A knock-in option say, a knock-in call option, is an option that comes into existence when a particular price is hit in the market. A regular knock-in (as opposed to a reverse knock-in) comes into existence as it is out of the money which simplifies its trigger/barrier conditions. Knock-in options are instruments designed for a mean reverting market (or the expectation of a mean reversion in the market). These options come alive against the market direction and any operator, be it a trader, market maker or an investor, holding a knock-in structure will essentially have a view on the mean reversion of the market.
Payoff profile and Delta of a Knock-In Options
Knock-in options, whether naked or embedded in a structured product, often display scary and complex payoff profiles and therefore investors should be very careful while buying them. Let us look at a Down and In Call option with strike at 100 and knock-in trigger (barrier) at 98.
We use a sort of back of the envelope Monte Carlo pricing engine, with only 2,000 simulation runs on an Excel + VBA spreadsheet to price the above knock-in with strike price = 100, risk free rate = 4.5%, constant volatility = 15% and vary the spot around the barrier (also called the out-strike). You can also do this pretty easily on your Excel/VBA spreadsheet though of course, for an exact pricing you need to do at least 50,000 simulation runs with a either a Dupire volatility measure or the forward-forward vol estimated from the stopping time.
Anyway, the profile from our rather "stupid" spreadsheet model looks something like this:
If you were to run a 50,000 run simulation with Dupire volatility measure or the stopping time measure you will get a much sharper graph but the shape will essentially remain the same, rising exponentially with a pointed peak at the barrier and then a sharp exponential fall away from the barrier.
It can be seen from the above that the above payoff comprises two piecewise options of opposite deltas.

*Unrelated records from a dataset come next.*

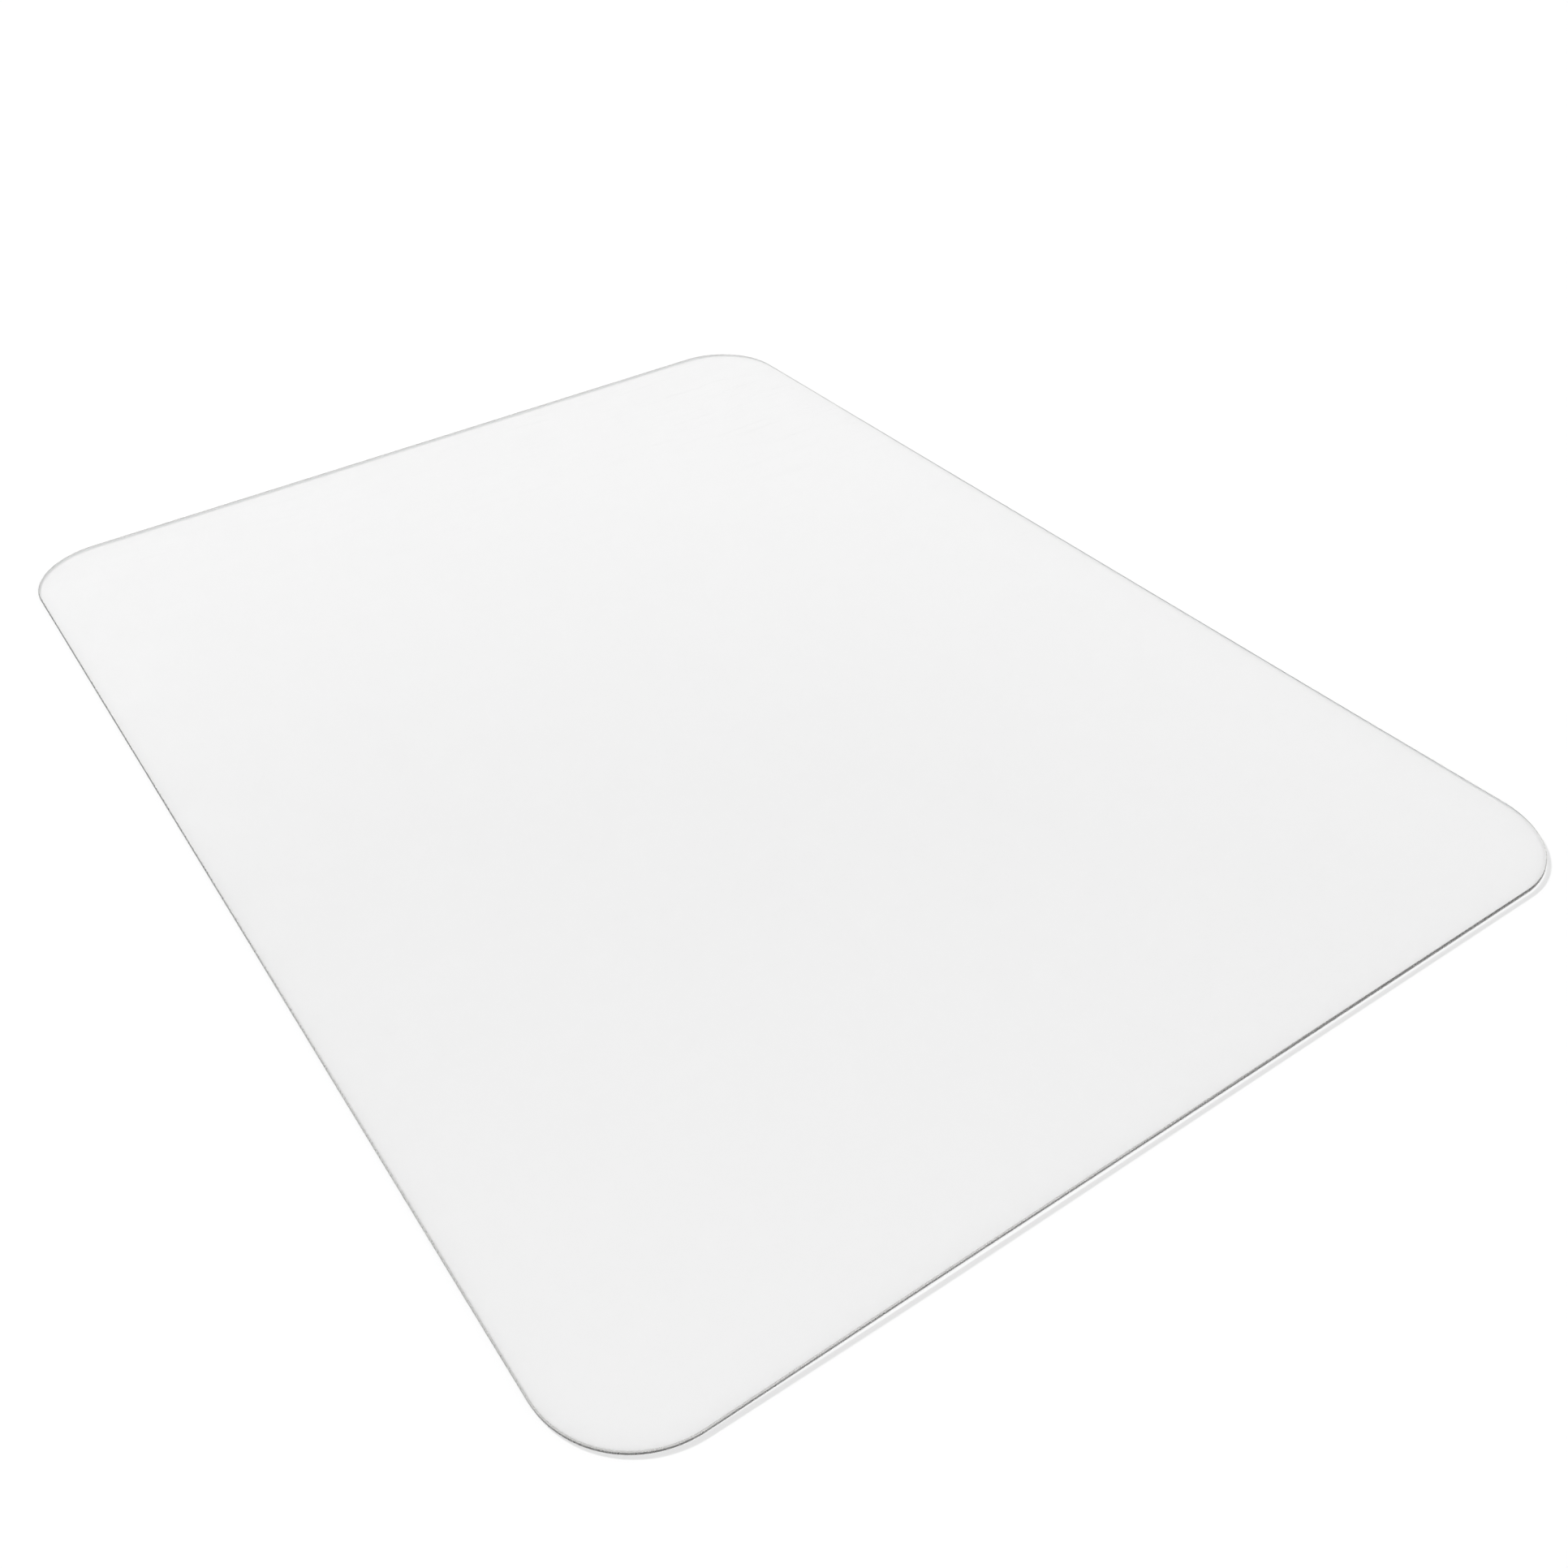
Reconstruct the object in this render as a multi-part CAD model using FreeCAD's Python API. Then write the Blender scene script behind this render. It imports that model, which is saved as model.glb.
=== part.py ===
import FreeCAD, Part
import math
import os

# Clear chair mat for a hard floor: one flat polycarbonate sheet, cut as a rounded
# rectangle, with a bevel round its upper edge. Millimetres, +Z up. The origin is on the
# floor, under the middle of the sheet. X runs along the short sides, Y along the long ones.

# Driving dimensions
width = 900.0          # short side, along X
length = 1200.0        # long side, along Y
thickness = 3.0        # sheet gauge
corner_radius = 75.0   # plan radius of the four corners
top_bevel = 0.8        # 45 degree bevel of the upper edge, which a caster rolls over
foot_edge_radius = 0.2 # broken lower edge, so that it doesn't score the floor

# The bevel and the rounding each take at most this share of the sheet's gauge.
LARGEST_EDGE_SHARE = 0.45


def arc_point(centre, radius, angle):
    """The point at an angle in degrees on a circle round centre, in the floor's plane."""
    turn = math.radians(angle)
    return centre + FreeCAD.Vector(math.cos(turn), math.sin(turn), 0) * radius


def rounded_rectangle(across, along, radius):
    """A closed wire of four straight sides and four quarter circles, centred on Z."""
    centre_x = across / 2 - radius
    centre_y = along / 2 - radius
    corners = [(1, 1, 0), (-1, 1, 90), (-1, -1, 180), (1, -1, 270)]
    arcs = []
    for side_x, side_y, start in corners:
        centre = FreeCAD.Vector(side_x * centre_x, side_y * centre_y, 0)
        points = [arc_point(centre, radius, start + step) for step in (0, 45, 90)]
        arcs.append(Part.Arc(*points).toShape())
    edges = []
    for arc, following in zip(arcs, arcs[1:] + arcs[:1]):
        edges.append(arc)
        edges.append(Part.makeLine(arc.lastVertex().Point, following.firstVertex().Point))
    return Part.Wire(edges)


def rim_edges(solid, height):
    """The solid's edges that lie wholly at this height."""
    near = 1e-6
    return [
        edge
        for edge in solid.Edges
        if all(abs(vertex.Z - height) < near for vertex in edge.Vertexes)
    ]


def mat_sheet():
    """The sheet: a rounded rectangle of constant gauge, bevelled above and softened below."""
    outline = rounded_rectangle(width, length, corner_radius)
    sheet = Part.Face(outline).extrude(FreeCAD.Vector(0, 0, thickness))
    largest = thickness * LARGEST_EDGE_SHARE
    sheet = sheet.makeChamfer(min(top_bevel, largest), rim_edges(sheet, thickness))
    return sheet.makeFillet(min(foot_edge_radius, largest), rim_edges(sheet, 0))


def main():
    os.makedirs("parts", exist_ok=True)
    sheet = mat_sheet()
    sheet.exportStep("parts/mat_sheet.step")
    box = sheet.optimalBoundingBox(False, False)
    print(f"mat_sheet valid={sheet.isValid()} solids={len(sheet.Solids)} volume={sheet.Volume:.1f} mm3")
    print(f"box x {box.XMin:.3f} {box.XMax:.3f} y {box.YMin:.3f} {box.YMax:.3f} z {box.ZMin:.3f} {box.ZMax:.3f}")


main()
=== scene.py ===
import math

import bpy
from mathutils import Euler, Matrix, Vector


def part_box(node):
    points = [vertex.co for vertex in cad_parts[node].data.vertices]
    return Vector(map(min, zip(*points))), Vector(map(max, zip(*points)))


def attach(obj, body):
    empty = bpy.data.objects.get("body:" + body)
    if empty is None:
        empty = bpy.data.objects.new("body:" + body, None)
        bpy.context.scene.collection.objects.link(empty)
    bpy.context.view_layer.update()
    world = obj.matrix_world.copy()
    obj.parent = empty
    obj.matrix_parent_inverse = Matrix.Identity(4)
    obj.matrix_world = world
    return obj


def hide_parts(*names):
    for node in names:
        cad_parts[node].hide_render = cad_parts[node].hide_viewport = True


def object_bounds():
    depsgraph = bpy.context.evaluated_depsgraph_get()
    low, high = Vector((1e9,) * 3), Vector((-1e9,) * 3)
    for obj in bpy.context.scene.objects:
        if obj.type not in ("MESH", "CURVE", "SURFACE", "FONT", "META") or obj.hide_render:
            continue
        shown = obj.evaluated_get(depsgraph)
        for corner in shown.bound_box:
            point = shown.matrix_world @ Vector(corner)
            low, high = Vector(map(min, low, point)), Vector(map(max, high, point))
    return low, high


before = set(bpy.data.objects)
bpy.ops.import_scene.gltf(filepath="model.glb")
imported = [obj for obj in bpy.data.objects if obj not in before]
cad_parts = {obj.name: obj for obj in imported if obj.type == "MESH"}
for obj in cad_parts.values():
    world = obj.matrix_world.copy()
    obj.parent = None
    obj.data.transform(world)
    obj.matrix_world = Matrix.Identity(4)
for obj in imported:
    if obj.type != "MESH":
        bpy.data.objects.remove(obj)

# The looks of a clear chair mat: one polycarbonate sheet with polished faces and a satin cut
# edge, bevelled above, lying on a pale floor. Metres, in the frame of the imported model.

NODE = "mat_sheet"
MM = 0.001

cad_low, cad_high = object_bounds()

# Mesh fineness
GRID_STEP = 30 * MM          # spacing of the faces' grid
CORNER_STEPS = 28            # facets round each quarter circle
FOOT_EDGE_STEPS = 5          # facets under the broken lower edge
BEVEL_STEPS = 4              # facets over each edge of the bevel
BEVEL_SOFTENING = 0.5 * MM   # radius of the bevel's two edges, as a cutter leaves them
SUPPORT_INSET = 3 * MM       # a ring just inside the edge, which keeps the faces' shading flat
CORNER_RINGS = (2 / 3, 1 / 3)  # further rings, as shares of the corner radius

# The front edge of the loose sheet stands slightly off the floor
LIFT = 1.1 * MM              # at its highest
LIFT_REACH = 320 * MM        # how far in from the front edge the sheet has settled again
LIFT_START, LIFT_TOP, LIFT_END = 0.03, 0.28, 0.60  # shares of the front edge, from the left
LIFT_END_SHARE = 0.72        # what is left of it from there to the right corner

LEVEL = 1e-4                 # a face whose normal leans out by less than this is level

# The clear plastic
POLYCARBONATE_IOR = 1.585
FACE_PASSES = (0.985, 0.95)  # the shares of the sky's and of the lamp's light let through
EDGE_PASSES = (0.60, 0.20)   # the same for the cut edge

# The polished faces. Scales are per metre, and roughness adds up
FACE_ROUGHNESS = 0.035
WAVE_SCALE, WAVE_DEPTH = 22.0, 0.03 * MM
SMEAR_SCALE, SMEAR_ROUGHNESS = 5.0, 0.02
SMEAR_STOPS = [(0.45, 0), (0.7, 1)]     # from where the noise counts as a smear
MARK_ROUGHNESS, MARK_DEPTH = 0.10, 0.004 * MM
MARK_STOPS = [(0.70, 0), (0.78, 1)]     # from where the fibre noise counts as a hairline
BEND_SCALE, BEND = 1.6, 0.12            # the slow warp that curves the hairlines, in metres
# The hairlines' layers, which all run along X: a turn in radians, which only picks another
# part of the noise, and the scale along and across the lines
HAIRLINES = [(0.35, 9.0, 900.0), (1.45, 7.0, 700.0), (2.5, 12.0, 1100.0)]

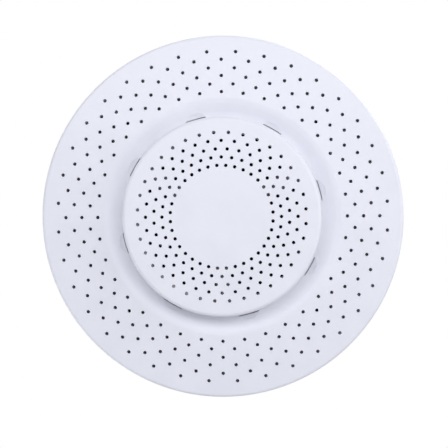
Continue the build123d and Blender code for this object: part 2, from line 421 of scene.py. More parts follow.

In other words the delta of a knock-in will exhibit a jump - perhaps the "jump" that Dickson is talking above - around the barrier.
Let's now plot the delta of the knock-in against the underlying. We have actually taken a short cut and simply calculated the gradient of the option payoff with the underlying price and have used it as a proxy for the delta (it is not the delta and for calculation of delta we need to run at least around 100,000 simulation runs and re-price the option at each point on the spot axis).
Once again if you were to use a 100,000 simulation runs with the appropriate volatility measure (Dupire vol or the forward stopping time vol) you will get a very sharp graph with almost a straight line vertical drop in the delta at the barrier and smooth curves around it.
As can be seen from the plot of the gradient (which we are using as a proxy for delta of the option) with that of the underlying the jump in the deltas is of almost equal magnitude and its move is in the opposite sign, one positve and one negative. At around the barrier (trigger) the delta of the knock in moves up from a positve value of -0.2175 to 0.1908 which means that the operator has a gap delta of around 0.4 to make up for. (In the case of a knock out call there will be a jump delta down of around the same magnitude.) Perhaps this is the "(expectation) gap" that Dickson is referring to in his interview.
A few points to Remember when trading or investing in Knock-in (and Knock-out) Structures
- The first exit time (or Stopping time) plays a crucial role in the pricing of barrier options (first exit time is the time when a barrier is hit). It is important for traders to know where the expected first exit time is located on the volatiltiy term structure curve; the forward-forward volatility between the stopping time and the maturity of the option should be used to price a knock-in.Any vega hedge of the barrier is dependent on the first exit time;
- Parkinson's number can play an important role in the pricing process. If close-to-close volatility is lower than then Parkinson's number, the barrier component of the option can be underpriced by the normal method.
- An operator must understand fully comprehend whether he is long the barrier (short knock-out or long knock-in) or short the barrier (long knock-out or short knock-in). In a long barrier trade the operator benefits from the hitting of the barrier because either his liability gets knocked out or he experiences an increase in his wealth due to a knock-in. In a short barrier trade the opposite happens.
It is quite likely that the investors of the bank of which Dickson Cheung and others in that article are alluding to were short the barrier. Many a times the investors of barrier structures (whether in equity linked products or fixed income products) don't realize this fact or are too inexperienced, unsophisticated or simply lazy to comprehend this fact.
Note: There is no greater options trader or for that matter option theorist than Nassim Taleb and there is not better book on options than Dynamic Hedging published by John Wiley & Sons.